You can enter your emergency info on your Android under the main Settings menu, under Safety and Emergency.
This mode is sort of a cousin of the classic Do Not Disturb toggle. Focus mode sets a schedule for when you need to focus by pausing apps that can interrupt your work (looking at you, TikTok). Of course, you don’t have to use Focus Mode just for working purposes – why not set up a schedule to mute social media before bed so that you actually get a good night's sleep instead of doom-scrolling?
Perhaps that mental health tip is why you’ll consider turning on the Focus Mode setting under Android’s Digital Wellbeing & Parental Controls in the main Settings menu.

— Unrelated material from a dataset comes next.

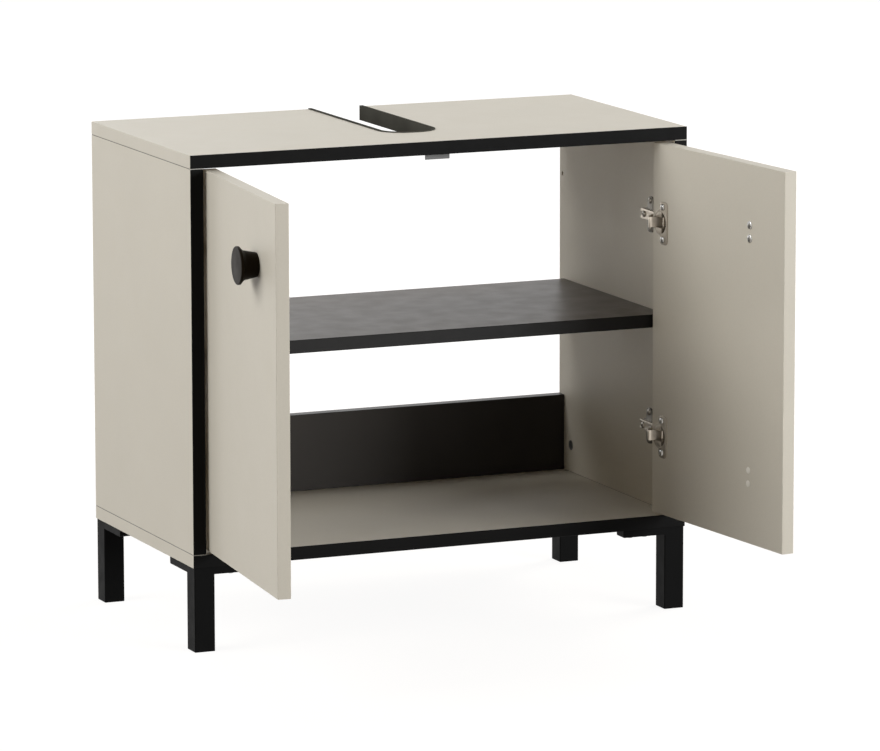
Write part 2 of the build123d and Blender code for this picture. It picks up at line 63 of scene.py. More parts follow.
class Side(Enum):
    """The two halves of the cabinet; the value is the sign of X."""

    LEFT = -1
    RIGHT = 1

    @property
    def word(self) -> str:
        """The side's name as it stands in node names."""
        return self.name.lower()

    @property
    def door(self) -> str:
        """The body that the side's door is."""
        return f"{self.word}_door"


class Level(Enum):
    """The two hinges of a door."""

    LOWER = "lower"
    UPPER = "upper"


class Face(Enum):
    """The faces that fittings stand on: the direction across each, and the one out of it."""

    DOOR_FRONT = (1, 0, 0), (0, -1, 0)
    DOOR_BACK = (1, 0, 0), (0, 1, 0)
    SIDE = (0, 1, 0), (1, 0, 0)


class Join(Enum):
    """How one closed shape changes another."""

    ADD = "UNION"
    CUT = "DIFFERENCE"
    KEEP = "INTERSECT"


def arc(centre: Spot, radius: float, start: float, end: float, steps: int = 8) -> Profile:
    """Points along an arc.

    Args:
        centre: the arc's centre.
        radius: its radius.
        start: the angle of its first point, in degrees.
        end: the angle of its last point, in degrees.
        steps: how many chords it has.

    Returns:
        The points, both ends included.
    """
    angles = [math.radians(start + (end - start) * step / steps) for step in range(steps + 1)]
    return [(centre[0] + radius * math.cos(turn), centre[1] + radius * math.sin(turn)) for turn in angles]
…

24-hour notification history
This feature isn’t exactly hidden, but a lot of people don’t notice it. You know how you can swipe down on the homescreen to access your quick settings and currently running apps? Well, if you keep scrolling down that screen, there’s a history button. Tap on that and switch use notification history on. That will keep a cache of the last 24 hours of notifications on your phone – perfect for people like me who tend to swipe notifications without actually reading them, so you can go back later for reference.
Android has snuck easter eggs into all its operating systems to date – everything from hidden games to secret wallpapers. In every case getting to them is super easy. Go to your Android phone's main settings menu and tap on About phone. Then scroll down and tap a bunch of times where it says Android version. (The exact number of times differs from version to version but if you keep tapping, you’ll eventually get a surprise!
Hidden iOS features you should try
Interactive weather map
I only recently found out about this, and it annoyed me I hadn’t before. It’s certainly no big surprise that iPhones have a built-in weather app, but it’s the “interactive” part that impressed me. Getting to it is simple: Open the weather app and tap on the map icon in the bottom left, then tap on the map layers button in the top right. From there you can access interactive maps about precipitation, temperature, and air quality. There’s a bar at the bottom where you can scroll through the next 24 hours of these maps to see the changes forecasted for your day. Very cool. Or hot.
Camera currency converter and translator
Taking a couple of pages from Google Lens, iOS recently added the ability to point your phone’s camera at a price tag and convert it to your phone’s default currency. Even more impressive are the translation features – point your camera at a block of text in a foreign language and it will translate it to your phone’s default language. (Any human language I should say – Klingon and Elvish are not supported.)
You can access the feature by pointing the phone camera at text, then tap the text button in the bottom right corner and highlight the text you want translated. Pretty nifty, right?
Merge duplicate photos
If you’re like me, you don't take a picture by pointing your camera and clicking once. No, I tend to take like ten shots at a time, uselessly. Happily, Apple came to my rescue, because you can now merge all those duplicate photos you took into one single picture, saving up storage space quite dramatically. Just open the Photos app and go to Albums, then scroll down to Duplicates and tap Merge.